### STATED PROBLEM
Work through the following lines and count those that hold the word "piece". Reply with that number only.

Object data in JSON
═══

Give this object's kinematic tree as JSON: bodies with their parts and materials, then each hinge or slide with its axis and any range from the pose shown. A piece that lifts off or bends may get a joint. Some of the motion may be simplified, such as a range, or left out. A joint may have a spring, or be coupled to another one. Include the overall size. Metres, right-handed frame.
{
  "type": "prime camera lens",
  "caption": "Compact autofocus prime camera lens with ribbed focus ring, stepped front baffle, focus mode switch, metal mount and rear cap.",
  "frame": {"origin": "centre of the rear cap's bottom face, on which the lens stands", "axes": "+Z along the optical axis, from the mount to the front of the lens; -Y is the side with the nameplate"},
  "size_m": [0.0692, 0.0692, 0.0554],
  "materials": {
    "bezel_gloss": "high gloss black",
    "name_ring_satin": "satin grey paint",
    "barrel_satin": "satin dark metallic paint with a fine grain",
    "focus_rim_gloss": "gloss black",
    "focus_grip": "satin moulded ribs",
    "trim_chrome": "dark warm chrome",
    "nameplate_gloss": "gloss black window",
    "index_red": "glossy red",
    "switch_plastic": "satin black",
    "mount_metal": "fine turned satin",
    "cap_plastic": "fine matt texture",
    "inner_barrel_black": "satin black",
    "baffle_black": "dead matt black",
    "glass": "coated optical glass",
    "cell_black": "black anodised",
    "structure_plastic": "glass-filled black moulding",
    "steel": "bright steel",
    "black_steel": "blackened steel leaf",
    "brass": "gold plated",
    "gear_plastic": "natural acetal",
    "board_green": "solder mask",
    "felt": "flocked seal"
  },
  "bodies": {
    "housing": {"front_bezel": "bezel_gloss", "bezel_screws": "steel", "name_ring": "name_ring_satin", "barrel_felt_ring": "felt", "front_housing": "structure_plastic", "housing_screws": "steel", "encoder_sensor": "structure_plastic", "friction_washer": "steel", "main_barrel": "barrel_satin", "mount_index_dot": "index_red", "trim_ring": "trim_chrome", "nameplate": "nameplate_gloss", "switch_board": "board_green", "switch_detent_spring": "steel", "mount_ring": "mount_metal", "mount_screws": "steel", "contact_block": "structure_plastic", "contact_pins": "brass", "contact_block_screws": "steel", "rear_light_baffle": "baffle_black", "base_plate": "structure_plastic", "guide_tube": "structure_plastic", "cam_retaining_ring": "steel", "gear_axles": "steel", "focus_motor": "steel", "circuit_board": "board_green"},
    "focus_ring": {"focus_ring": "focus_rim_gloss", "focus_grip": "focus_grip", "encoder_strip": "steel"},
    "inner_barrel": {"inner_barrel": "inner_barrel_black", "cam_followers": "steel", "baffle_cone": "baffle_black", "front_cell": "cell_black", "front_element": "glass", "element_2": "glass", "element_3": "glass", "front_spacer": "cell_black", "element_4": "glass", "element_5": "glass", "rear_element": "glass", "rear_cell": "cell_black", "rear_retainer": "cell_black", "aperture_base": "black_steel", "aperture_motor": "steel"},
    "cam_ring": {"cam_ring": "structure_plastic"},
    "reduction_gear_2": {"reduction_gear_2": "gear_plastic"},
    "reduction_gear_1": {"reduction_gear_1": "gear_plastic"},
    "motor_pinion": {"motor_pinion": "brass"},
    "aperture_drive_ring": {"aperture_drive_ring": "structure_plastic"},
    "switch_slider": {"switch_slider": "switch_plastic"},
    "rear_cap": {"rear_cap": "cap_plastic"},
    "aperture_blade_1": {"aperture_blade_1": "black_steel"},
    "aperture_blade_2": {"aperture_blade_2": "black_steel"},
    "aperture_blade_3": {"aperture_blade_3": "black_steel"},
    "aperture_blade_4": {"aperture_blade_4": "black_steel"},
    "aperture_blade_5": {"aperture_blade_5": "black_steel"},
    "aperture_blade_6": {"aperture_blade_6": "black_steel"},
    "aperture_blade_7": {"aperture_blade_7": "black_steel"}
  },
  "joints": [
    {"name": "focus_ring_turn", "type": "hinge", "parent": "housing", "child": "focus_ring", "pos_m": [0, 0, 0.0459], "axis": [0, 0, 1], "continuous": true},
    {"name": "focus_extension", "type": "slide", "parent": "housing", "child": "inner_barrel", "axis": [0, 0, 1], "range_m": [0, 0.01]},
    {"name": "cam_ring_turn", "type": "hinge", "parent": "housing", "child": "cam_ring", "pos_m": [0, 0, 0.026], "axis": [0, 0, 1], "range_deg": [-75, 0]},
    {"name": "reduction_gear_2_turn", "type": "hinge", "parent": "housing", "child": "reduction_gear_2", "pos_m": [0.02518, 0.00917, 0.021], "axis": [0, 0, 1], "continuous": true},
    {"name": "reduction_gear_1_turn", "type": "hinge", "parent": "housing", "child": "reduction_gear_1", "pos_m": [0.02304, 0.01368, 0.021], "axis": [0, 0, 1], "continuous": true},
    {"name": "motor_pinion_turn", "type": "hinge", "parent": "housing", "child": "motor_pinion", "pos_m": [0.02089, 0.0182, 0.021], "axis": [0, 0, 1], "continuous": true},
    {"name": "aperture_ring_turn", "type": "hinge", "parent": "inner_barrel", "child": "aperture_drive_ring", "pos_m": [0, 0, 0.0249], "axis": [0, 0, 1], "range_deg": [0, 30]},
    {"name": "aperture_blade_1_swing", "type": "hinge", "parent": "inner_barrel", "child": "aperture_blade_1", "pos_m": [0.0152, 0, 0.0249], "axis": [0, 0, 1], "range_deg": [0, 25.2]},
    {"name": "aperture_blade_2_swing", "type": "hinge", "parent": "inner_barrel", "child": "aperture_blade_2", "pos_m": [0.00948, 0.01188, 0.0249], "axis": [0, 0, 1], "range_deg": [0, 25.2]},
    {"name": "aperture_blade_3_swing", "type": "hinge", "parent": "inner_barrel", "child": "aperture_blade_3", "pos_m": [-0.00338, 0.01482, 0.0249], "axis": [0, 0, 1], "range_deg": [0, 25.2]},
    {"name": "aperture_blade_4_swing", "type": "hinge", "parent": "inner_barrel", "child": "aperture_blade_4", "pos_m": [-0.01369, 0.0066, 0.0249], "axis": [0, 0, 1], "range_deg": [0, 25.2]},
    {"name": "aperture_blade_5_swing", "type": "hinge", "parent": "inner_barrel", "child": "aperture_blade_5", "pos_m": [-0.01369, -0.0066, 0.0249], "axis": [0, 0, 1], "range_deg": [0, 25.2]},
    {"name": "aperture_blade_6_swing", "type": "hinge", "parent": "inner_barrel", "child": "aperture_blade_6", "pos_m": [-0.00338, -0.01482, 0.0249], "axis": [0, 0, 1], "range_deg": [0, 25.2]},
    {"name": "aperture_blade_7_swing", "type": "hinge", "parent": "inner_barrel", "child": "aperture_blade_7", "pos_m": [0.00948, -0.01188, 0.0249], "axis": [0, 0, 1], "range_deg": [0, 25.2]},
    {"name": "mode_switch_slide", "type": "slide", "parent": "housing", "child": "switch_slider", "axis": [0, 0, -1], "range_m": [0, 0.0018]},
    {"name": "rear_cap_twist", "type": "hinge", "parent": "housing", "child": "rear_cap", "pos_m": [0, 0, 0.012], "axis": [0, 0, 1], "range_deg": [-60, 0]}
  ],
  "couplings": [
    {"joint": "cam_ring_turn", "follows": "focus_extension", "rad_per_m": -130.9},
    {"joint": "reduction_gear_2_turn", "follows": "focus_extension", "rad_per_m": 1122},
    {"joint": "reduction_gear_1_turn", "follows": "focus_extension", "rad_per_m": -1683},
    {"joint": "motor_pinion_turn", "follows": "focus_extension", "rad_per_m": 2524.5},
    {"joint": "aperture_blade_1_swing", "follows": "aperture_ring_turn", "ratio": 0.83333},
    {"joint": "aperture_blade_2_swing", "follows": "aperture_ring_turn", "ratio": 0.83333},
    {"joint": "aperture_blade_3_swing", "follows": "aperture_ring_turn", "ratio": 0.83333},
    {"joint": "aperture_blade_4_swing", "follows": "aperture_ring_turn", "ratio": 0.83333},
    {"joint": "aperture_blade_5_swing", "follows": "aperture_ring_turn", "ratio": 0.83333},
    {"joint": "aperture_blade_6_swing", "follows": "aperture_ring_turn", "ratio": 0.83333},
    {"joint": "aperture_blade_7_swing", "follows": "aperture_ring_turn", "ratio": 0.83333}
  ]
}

═══

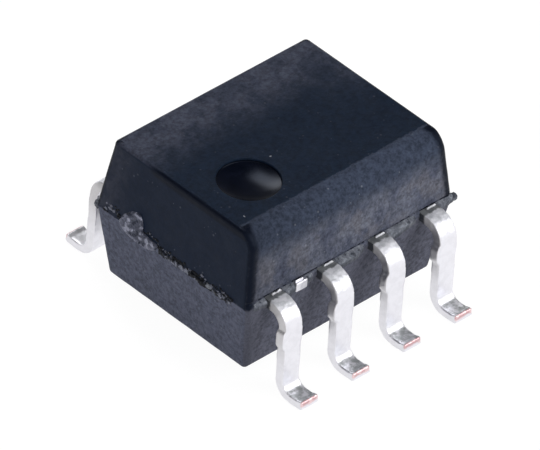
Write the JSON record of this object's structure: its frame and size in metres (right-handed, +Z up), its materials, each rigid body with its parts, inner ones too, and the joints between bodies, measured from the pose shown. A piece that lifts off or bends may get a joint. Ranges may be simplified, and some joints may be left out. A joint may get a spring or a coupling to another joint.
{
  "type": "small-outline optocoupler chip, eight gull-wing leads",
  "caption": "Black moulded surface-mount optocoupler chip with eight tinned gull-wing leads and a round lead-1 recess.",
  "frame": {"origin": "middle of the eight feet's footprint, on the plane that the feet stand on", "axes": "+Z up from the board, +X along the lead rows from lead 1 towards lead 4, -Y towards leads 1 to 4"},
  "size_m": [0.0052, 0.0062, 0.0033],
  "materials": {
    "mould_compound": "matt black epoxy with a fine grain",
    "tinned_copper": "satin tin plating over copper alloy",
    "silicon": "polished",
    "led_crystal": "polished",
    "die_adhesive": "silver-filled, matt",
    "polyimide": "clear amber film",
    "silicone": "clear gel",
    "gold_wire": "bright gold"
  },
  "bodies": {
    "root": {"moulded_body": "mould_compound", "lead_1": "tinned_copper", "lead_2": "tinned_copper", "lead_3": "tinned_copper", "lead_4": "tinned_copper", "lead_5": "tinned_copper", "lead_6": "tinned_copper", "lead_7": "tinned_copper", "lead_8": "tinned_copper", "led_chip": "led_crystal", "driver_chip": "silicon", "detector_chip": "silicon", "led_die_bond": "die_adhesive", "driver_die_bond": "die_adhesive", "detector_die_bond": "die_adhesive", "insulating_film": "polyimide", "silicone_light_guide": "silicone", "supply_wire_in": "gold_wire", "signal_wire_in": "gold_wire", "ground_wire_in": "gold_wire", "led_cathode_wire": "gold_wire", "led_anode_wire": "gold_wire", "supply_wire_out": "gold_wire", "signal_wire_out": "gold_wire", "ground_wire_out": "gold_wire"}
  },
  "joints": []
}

═══

### OUTPUT BELOW
2